BMI does not expect new orders to pick up in 2010. "Shipping lines and owners have enough ships in lay up that they will wish to bring on to the market before they start considering expanding their fleet through newbuilds," it said.

2010: Recovery time?

BMI believes that global trade will begin to pick up in 2010. "The US came out of recession in Q3 2009 and in 2010 we expect the country's consumer confidence to begin returning. This will have a knock-on effect on manufactured goods inventories. In 2010 our country risk desk estimates that the US' total trade will grow by three per cent and exports by four per cent. These increases will affect throughput at the nation's ports," it said.

BMI forecasts that container throughput will increase at the US' main West Coast ports of Los Angeles and Long Beach by 2.23 per cent and 5.84 per cent respectively.

"The country's main east coast port of New York and New Jersey is predicted to register a y-o-y throughput growth of 2.8 per cent, which will override our projected decline in throughput in 2009 of 2.22 per cent and will see the facility handling its pre-downturn box volumes," it said.

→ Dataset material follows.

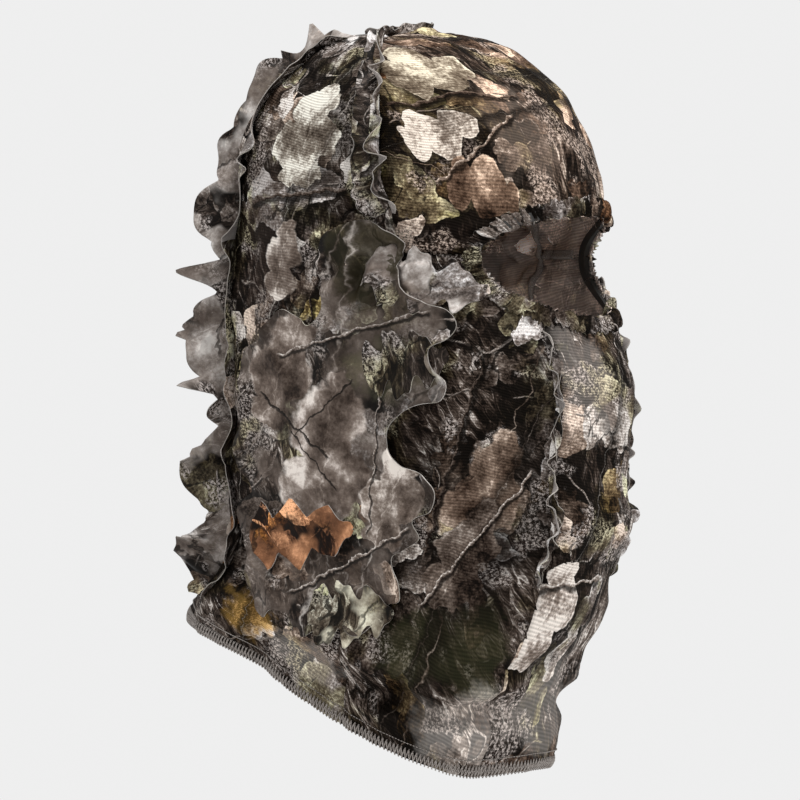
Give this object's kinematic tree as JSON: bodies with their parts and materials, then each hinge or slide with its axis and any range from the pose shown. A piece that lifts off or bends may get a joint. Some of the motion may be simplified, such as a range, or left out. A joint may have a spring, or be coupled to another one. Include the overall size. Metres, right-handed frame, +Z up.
{
  "type": "camo face mask",
  "caption": "Pull-over hood mask of printed knit with an elastic oval eye opening, a flared neck, standing leaf-cut ribbons and loose sewn leaves.",
  "frame": {"origin": "inside of the crown, where the top of the wearer's head seats", "axes": "+Z up, -Y the way the face looks, +X the wearer's left"},
  "size_m": [0.172, 0.2562, 0.3968],
  "materials": {
    "camo_knit": "fine rib knit printed with brown and grey woodland camouflage",
    "camo_knit_edge": "the same printed knit, folded and gathered",
    "elastic_band": "dark soft elastic",
    "overlock_thread": "matte grey-brown sewing thread",
    "leaf_cloth": "smooth printed leaf cloth with raw cut edges, paler on its reverse",
    "leaf_orange": "printed leaf cloth, dry orange brown",
    "leaf_green": "printed leaf cloth, pale grey green"
  },
  "bodies": {
    "hood": {"centre_back_seam": "overlock_thread", "cheek_overlay_left": "leaf_cloth", "cheek_overlay_right": "leaf_cloth", "cheek_panel_left": "camo_knit", "cheek_panel_right": "camo_knit", "coronal_seam": "overlock_thread", "crown_ribbon": "leaf_cloth", "eye_casing": "camo_knit_edge", "eye_elastic": "elastic_band", "face_panel": "camo_knit", "face_ribbon_left": "leaf_cloth", "face_ribbon_right": "leaf_cloth", "face_seam_left": "overlock_thread", "face_seam_right": "overlock_thread", "front_crown_panel": "camo_knit", "hem_fold": "camo_knit_edge", "hem_overlock_thread": "overlock_thread", "rear_panel_left": "camo_knit", "rear_panel_right": "camo_knit", "rear_ribbon_left": "leaf_cloth", "rear_ribbon_right": "leaf_cloth", "temple_seam_left": "overlock_thread", "temple_seam_right": "overlock_thread"},
    "cheek_leaf_left": {"cheek_leaf_left": "leaf_cloth"},
    "cheek_leaf_right": {"cheek_leaf_right": "leaf_cloth"},
    "green_jaw_leaf_left": {"green_jaw_leaf_left": "leaf_green"},
    "green_jaw_leaf_right": {"green_jaw_leaf_right": "leaf_green"},
    "orange_jaw_leaf_left": {"orange_jaw_leaf_left": "leaf_orange"},
    "orange_jaw_leaf_right": {"orange_jaw_leaf_right": "leaf_orange"},
    "temple_leaf_left": {"temple_leaf_left": "leaf_cloth"},
    "temple_leaf_right": {"temple_leaf_right": "leaf_cloth"}
  },
  "joints": [
    {"name": "temple_leaf_right_lift", "type": "hinge", "parent": "hood", "child": "temple_leaf_right", "pos_m": [-0.07908, -0.014, -0.126], "axis": [0, 0, -1], "range_deg": [0, 70]},
    {"name": "cheek_leaf_right_lift", "type": "hinge", "parent": "hood", "child": "cheek_leaf_right", "pos_m": [-0.07679, -0.012, -0.176], "axis": [0, 0, -1], "range_deg": [0, 70]},
    {"name": "orange_jaw_leaf_right_lift", "type": "hinge", "parent": "hood", "child": "orange_jaw_leaf_right", "pos_m": [-0.06277, 0.062, -0.266], "axis": [0, 0, -1], "range_deg": [0, 60]},
    {"name": "green_jaw_leaf_right_lift", "type": "hinge", "parent": "hood", "child": "green_jaw_leaf_right", "pos_m": [-0.06889, 0.024, -0.303], "axis": [0, 0, -1], "range_deg": [0, 60]},
    {"name": "temple_leaf_left_lift", "type": "hinge", "parent": "hood", "child": "temple_leaf_left", "pos_m": [0.07908, -0.014, -0.126], "axis": [0, 0, 1], "range_deg": [0, 70]},
    {"name": "cheek_leaf_left_lift", "type": "hinge", "parent": "hood", "child": "cheek_leaf_left", "pos_m": [0.07679, -0.012, -0.176], "axis": [0, 0, 1], "range_deg": [0, 70]},
    {"name": "orange_jaw_leaf_left_lift", "type": "hinge", "parent": "hood", "child": "orange_jaw_leaf_left", "pos_m": [0.06277, 0.062, -0.266], "axis": [0, 0, 1], "range_deg": [0, 60]},
    {"name": "green_jaw_leaf_left_lift", "type": "hinge", "parent": "hood", "child": "green_jaw_leaf_left", "pos_m": [0.06889, 0.024, -0.303], "axis": [0, 0, 1], "range_deg": [0, 60]}
  ]
}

The report also forecasts that China's exports will improve by a massive 10.96 per cent in 2010, as along with America other major Chinese-goods-importing nations in Europe ? France and Germany ? have also emerged from recession, with the expected implication that consumer confidence and therefore consumer buying will begin to recover. The yoy growth in China's trade will have a positive affect on China's container port throughput with Shanghai's throughput predicted to increase by 2.55 per cent yoy.

"However, we warn that despite predicted trade growth and positive growth in throughput at many major ports worldwide the container shipping sector still faces a gloomy 2010 as overcapacity still haunts the market. Despite a concerted effort by container line operators through scrapping, laying up and deferring newbuild vessels to try to decrease overcapacity in the market, BMI fears that an equilibrium between supply and demand has yet to be reached," it said.

More worrying is that even though companies have managed to defer some of their orderbooks there is still a huge amount of vessel capacity on order that will at some point over the mid-term (2010-2014) be realised and come online.

The container sector's considerable newbuild orderbook is a ticking time bomb, as it appears unlikely that trade volumes that would demand such a fleet are likely to arise in the mid term, the report said.